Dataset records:
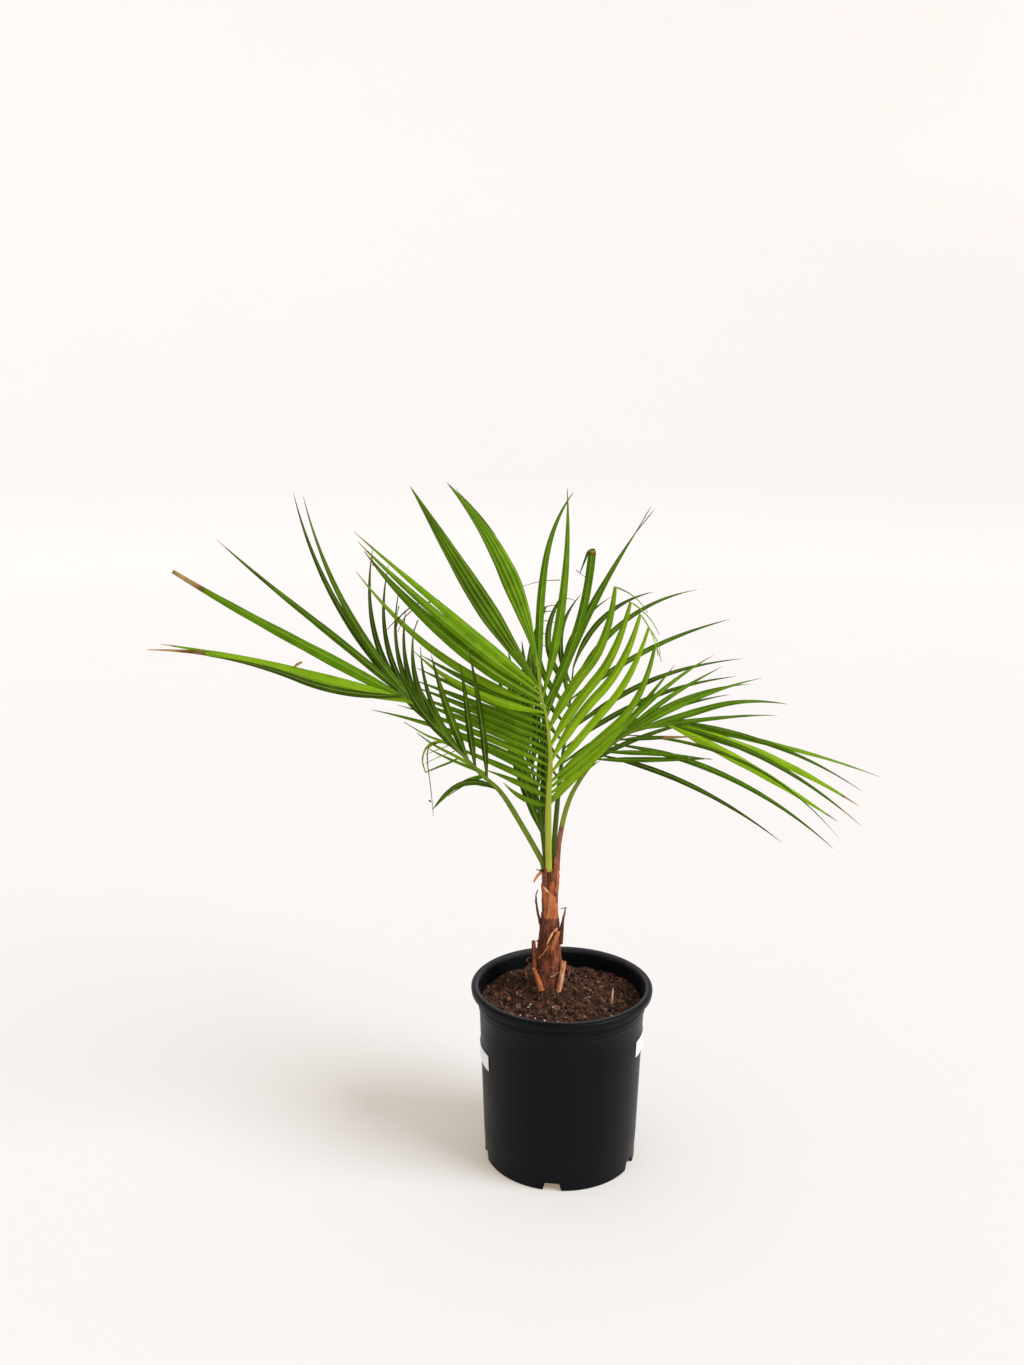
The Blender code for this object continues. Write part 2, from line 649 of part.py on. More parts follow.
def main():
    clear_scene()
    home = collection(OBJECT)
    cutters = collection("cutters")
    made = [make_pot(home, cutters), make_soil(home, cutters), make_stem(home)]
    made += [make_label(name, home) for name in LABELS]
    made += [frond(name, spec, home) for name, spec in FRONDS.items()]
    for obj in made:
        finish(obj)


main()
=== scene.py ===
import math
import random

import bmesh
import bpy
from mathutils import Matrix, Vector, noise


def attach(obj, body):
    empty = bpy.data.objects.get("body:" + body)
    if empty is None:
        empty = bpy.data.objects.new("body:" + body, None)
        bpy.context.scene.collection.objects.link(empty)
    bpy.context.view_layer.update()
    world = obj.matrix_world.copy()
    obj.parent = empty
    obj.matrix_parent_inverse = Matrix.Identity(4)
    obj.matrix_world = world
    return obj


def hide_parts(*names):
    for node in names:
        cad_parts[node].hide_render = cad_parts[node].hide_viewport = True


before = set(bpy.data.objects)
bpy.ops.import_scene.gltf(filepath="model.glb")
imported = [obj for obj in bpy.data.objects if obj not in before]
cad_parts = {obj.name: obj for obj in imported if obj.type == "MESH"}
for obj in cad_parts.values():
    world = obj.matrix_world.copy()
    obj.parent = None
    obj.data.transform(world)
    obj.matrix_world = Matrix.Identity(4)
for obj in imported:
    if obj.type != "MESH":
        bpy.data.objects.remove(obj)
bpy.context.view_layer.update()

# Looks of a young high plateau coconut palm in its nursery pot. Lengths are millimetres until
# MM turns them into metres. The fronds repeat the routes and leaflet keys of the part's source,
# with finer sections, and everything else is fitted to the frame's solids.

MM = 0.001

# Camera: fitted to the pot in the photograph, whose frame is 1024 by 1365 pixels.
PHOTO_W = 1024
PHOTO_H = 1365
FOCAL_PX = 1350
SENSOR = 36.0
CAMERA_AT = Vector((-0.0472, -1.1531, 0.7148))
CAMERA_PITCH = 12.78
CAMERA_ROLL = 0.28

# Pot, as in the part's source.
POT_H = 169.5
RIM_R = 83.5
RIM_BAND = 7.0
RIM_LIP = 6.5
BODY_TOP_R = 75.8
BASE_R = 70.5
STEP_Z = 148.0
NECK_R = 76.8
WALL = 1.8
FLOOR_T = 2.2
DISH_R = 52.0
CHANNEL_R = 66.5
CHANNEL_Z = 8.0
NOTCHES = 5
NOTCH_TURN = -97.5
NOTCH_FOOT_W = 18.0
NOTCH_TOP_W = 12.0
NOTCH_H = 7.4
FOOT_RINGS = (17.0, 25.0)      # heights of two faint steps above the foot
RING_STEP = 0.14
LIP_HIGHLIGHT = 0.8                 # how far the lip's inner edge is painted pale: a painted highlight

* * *

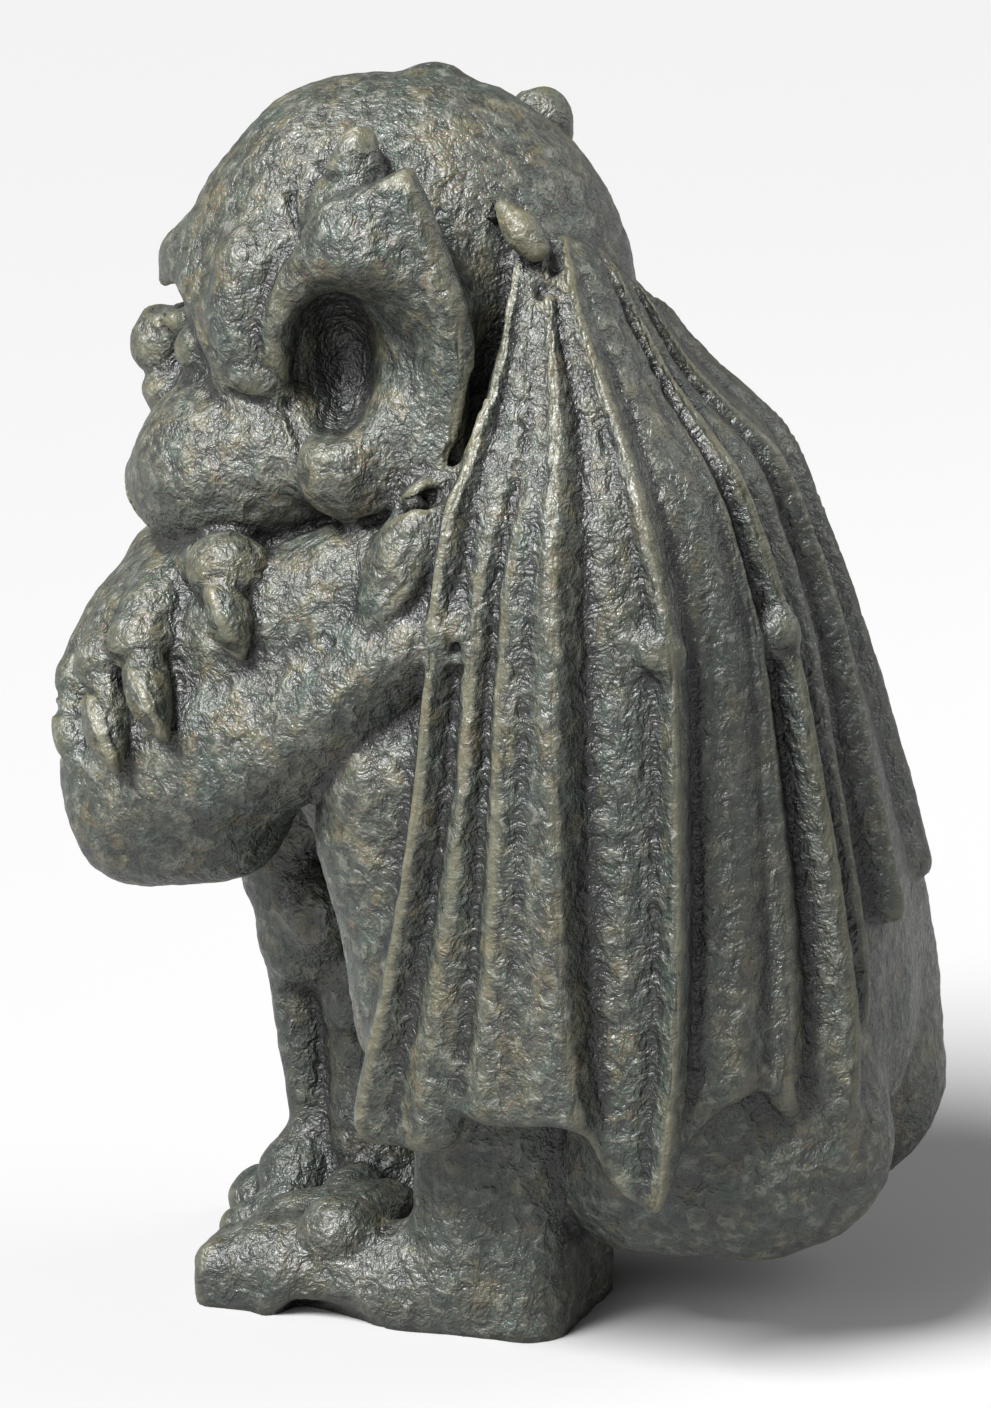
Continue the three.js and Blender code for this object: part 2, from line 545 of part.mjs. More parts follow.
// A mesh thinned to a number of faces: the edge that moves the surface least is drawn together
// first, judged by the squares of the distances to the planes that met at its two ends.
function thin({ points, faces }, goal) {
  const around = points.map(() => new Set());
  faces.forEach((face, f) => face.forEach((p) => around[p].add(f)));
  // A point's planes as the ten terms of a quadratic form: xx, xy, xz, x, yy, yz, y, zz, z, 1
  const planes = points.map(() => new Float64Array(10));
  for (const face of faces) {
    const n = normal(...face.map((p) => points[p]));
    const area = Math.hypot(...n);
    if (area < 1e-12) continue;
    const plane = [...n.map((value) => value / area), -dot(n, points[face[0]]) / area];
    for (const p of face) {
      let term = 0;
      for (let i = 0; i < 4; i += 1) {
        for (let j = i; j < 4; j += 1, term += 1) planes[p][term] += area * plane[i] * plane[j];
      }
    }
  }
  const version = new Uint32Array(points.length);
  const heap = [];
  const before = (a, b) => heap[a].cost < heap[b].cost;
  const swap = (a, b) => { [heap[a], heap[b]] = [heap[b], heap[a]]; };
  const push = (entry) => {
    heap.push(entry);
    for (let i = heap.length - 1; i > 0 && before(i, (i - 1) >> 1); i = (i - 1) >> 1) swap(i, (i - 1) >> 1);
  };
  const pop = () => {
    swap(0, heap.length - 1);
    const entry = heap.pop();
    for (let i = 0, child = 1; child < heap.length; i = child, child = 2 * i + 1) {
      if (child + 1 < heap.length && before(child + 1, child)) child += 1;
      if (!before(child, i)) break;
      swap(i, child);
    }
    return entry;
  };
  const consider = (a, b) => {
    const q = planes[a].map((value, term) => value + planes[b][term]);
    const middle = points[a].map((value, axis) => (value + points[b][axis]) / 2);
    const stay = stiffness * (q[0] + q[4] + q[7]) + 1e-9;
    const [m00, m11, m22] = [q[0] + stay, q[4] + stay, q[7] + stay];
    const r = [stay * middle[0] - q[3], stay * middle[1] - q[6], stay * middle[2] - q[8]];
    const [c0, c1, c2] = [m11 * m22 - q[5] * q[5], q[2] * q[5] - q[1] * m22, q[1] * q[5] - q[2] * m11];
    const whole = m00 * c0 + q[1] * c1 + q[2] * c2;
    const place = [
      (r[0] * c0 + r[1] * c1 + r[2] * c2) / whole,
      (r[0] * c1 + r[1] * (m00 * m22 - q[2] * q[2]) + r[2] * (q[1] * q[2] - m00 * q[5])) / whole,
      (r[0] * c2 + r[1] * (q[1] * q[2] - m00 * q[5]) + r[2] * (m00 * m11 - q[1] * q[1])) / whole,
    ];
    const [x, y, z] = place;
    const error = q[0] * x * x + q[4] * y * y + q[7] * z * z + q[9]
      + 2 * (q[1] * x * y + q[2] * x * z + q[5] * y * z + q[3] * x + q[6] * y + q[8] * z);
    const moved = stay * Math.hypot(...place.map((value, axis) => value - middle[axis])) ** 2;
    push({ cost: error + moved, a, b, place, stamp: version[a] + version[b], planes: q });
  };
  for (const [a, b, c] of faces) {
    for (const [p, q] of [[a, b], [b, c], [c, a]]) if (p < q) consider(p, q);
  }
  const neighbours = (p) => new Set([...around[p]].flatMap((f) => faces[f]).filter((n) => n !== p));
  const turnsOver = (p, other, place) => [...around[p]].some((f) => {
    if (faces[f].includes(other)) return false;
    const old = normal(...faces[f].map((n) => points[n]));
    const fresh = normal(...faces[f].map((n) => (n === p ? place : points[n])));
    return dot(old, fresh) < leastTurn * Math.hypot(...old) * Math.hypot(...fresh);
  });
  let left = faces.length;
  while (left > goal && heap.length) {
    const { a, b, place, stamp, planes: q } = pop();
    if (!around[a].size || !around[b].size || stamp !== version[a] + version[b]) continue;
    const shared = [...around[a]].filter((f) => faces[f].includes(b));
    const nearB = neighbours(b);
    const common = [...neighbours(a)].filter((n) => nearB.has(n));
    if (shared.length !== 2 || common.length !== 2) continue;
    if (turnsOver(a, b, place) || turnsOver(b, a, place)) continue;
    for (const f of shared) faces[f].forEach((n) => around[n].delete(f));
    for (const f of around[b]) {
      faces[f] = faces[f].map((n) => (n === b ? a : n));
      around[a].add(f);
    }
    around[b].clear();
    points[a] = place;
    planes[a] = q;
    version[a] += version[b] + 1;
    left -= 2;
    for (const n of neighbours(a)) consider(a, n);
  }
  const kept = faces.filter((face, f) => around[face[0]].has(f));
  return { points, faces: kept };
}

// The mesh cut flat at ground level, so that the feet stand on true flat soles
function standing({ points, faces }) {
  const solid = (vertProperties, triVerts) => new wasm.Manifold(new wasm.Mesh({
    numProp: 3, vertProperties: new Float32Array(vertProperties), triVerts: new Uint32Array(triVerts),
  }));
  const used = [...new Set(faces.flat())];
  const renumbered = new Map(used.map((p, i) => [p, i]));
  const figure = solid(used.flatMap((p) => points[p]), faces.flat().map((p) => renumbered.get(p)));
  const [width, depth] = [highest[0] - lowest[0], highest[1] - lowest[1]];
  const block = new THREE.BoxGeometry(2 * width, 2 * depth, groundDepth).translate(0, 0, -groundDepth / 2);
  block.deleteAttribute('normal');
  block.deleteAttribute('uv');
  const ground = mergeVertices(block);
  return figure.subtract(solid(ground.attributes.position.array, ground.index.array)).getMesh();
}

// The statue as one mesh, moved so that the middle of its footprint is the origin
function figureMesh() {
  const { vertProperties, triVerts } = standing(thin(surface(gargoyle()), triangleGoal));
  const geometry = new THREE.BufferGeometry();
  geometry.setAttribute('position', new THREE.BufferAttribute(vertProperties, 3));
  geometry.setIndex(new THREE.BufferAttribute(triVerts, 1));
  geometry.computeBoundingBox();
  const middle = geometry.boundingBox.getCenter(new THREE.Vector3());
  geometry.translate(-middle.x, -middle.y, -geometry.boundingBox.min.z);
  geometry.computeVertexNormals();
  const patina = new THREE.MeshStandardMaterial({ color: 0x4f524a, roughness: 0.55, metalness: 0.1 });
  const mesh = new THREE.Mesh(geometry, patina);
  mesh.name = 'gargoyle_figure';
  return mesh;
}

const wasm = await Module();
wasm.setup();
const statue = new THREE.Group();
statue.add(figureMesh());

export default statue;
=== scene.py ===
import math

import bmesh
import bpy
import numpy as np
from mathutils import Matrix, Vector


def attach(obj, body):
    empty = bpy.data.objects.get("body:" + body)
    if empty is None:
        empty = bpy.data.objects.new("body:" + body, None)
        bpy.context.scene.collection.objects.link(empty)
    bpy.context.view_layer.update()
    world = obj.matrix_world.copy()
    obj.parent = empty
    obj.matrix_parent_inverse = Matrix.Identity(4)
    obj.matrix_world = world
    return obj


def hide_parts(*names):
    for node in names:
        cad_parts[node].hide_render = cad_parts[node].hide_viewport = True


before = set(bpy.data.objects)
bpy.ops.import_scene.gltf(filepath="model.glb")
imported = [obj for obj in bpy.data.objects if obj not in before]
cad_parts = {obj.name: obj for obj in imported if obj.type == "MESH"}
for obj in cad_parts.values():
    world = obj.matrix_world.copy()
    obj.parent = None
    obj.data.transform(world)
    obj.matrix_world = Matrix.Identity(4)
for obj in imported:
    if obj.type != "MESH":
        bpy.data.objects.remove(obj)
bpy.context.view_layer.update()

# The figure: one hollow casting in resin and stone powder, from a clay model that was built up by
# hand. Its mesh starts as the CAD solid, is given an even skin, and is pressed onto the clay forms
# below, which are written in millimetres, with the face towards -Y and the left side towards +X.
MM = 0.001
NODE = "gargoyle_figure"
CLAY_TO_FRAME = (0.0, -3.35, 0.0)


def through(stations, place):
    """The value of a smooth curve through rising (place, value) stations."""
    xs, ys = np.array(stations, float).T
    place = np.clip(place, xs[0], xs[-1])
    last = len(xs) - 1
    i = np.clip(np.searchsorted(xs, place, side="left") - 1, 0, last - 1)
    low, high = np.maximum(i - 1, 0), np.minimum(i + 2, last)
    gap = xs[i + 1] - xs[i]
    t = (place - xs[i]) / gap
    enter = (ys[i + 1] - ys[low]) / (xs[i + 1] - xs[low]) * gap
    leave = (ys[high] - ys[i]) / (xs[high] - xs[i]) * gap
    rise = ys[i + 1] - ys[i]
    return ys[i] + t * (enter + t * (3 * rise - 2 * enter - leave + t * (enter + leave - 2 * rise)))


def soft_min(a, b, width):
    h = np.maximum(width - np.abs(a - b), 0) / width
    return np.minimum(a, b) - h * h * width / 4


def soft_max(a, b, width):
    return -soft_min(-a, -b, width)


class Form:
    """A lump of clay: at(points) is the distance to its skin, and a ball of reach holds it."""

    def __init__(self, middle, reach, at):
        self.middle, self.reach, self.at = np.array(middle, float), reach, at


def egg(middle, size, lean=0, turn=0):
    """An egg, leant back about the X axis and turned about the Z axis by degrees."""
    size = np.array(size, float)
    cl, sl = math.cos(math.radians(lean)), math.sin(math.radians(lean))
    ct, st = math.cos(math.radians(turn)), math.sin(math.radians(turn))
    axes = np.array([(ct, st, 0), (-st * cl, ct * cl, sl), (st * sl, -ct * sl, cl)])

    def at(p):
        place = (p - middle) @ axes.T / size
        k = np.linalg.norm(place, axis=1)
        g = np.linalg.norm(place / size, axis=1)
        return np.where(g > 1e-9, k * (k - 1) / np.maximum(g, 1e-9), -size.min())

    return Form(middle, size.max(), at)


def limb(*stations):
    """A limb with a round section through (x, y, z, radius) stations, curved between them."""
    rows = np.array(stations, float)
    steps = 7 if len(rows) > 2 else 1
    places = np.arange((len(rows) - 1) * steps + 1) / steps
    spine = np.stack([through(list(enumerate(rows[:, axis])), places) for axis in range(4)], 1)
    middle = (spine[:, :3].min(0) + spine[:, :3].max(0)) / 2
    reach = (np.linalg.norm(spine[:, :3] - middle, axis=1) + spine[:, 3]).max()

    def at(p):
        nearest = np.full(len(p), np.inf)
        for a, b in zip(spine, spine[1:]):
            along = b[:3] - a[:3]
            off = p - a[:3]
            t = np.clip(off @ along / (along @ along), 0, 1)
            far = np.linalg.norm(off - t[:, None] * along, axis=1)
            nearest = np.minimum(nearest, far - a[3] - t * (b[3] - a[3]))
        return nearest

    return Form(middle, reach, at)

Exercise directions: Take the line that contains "make_soil(home, cutters), make_stem(home)]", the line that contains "CAMERA_ROLL = 0.28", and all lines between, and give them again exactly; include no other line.

Full output:
    made = [make_pot(home, cutters), make_soil(home, cutters), make_stem(home)]
    made += [make_label(name, home) for name in LABELS]
    made += [frond(name, spec, home) for name, spec in FRONDS.items()]
    for obj in made:
        finish(obj)


main()
=== scene.py ===
import math
import random

import bmesh
import bpy
from mathutils import Matrix, Vector, noise


def attach(obj, body):
    empty = bpy.data.objects.get("body:" + body)
    if empty is None:
        empty = bpy.data.objects.new("body:" + body, None)
        bpy.context.scene.collection.objects.link(empty)
    bpy.context.view_layer.update()
    world = obj.matrix_world.copy()
    obj.parent = empty
    obj.matrix_parent_inverse = Matrix.Identity(4)
    obj.matrix_world = world
    return obj


def hide_parts(*names):
    for node in names:
        cad_parts[node].hide_render = cad_parts[node].hide_viewport = True


before = set(bpy.data.objects)
bpy.ops.import_scene.gltf(filepath="model.glb")
imported = [obj for obj in bpy.data.objects if obj not in before]
cad_parts = {obj.name: obj for obj in imported if obj.type == "MESH"}
for obj in cad_parts.values():
    world = obj.matrix_world.copy()
    obj.parent = None
    obj.data.transform(world)
    obj.matrix_world = Matrix.Identity(4)
for obj in imported:
    if obj.type != "MESH":
        bpy.data.objects.remove(obj)
bpy.context.view_layer.update()

# Looks of a young high plateau coconut palm in its nursery pot. Lengths are millimetres until
# MM turns them into metres. The fronds repeat the routes and leaflet keys of the part's source,
# with finer sections, and everything else is fitted to the frame's solids.

MM = 0.001

# Camera: fitted to the pot in the photograph, whose frame is 1024 by 1365 pixels.
PHOTO_W = 1024
PHOTO_H = 1365
FOCAL_PX = 1350
SENSOR = 36.0
CAMERA_AT = Vector((-0.0472, -1.1531, 0.7148))
CAMERA_PITCH = 12.78
CAMERA_ROLL = 0.28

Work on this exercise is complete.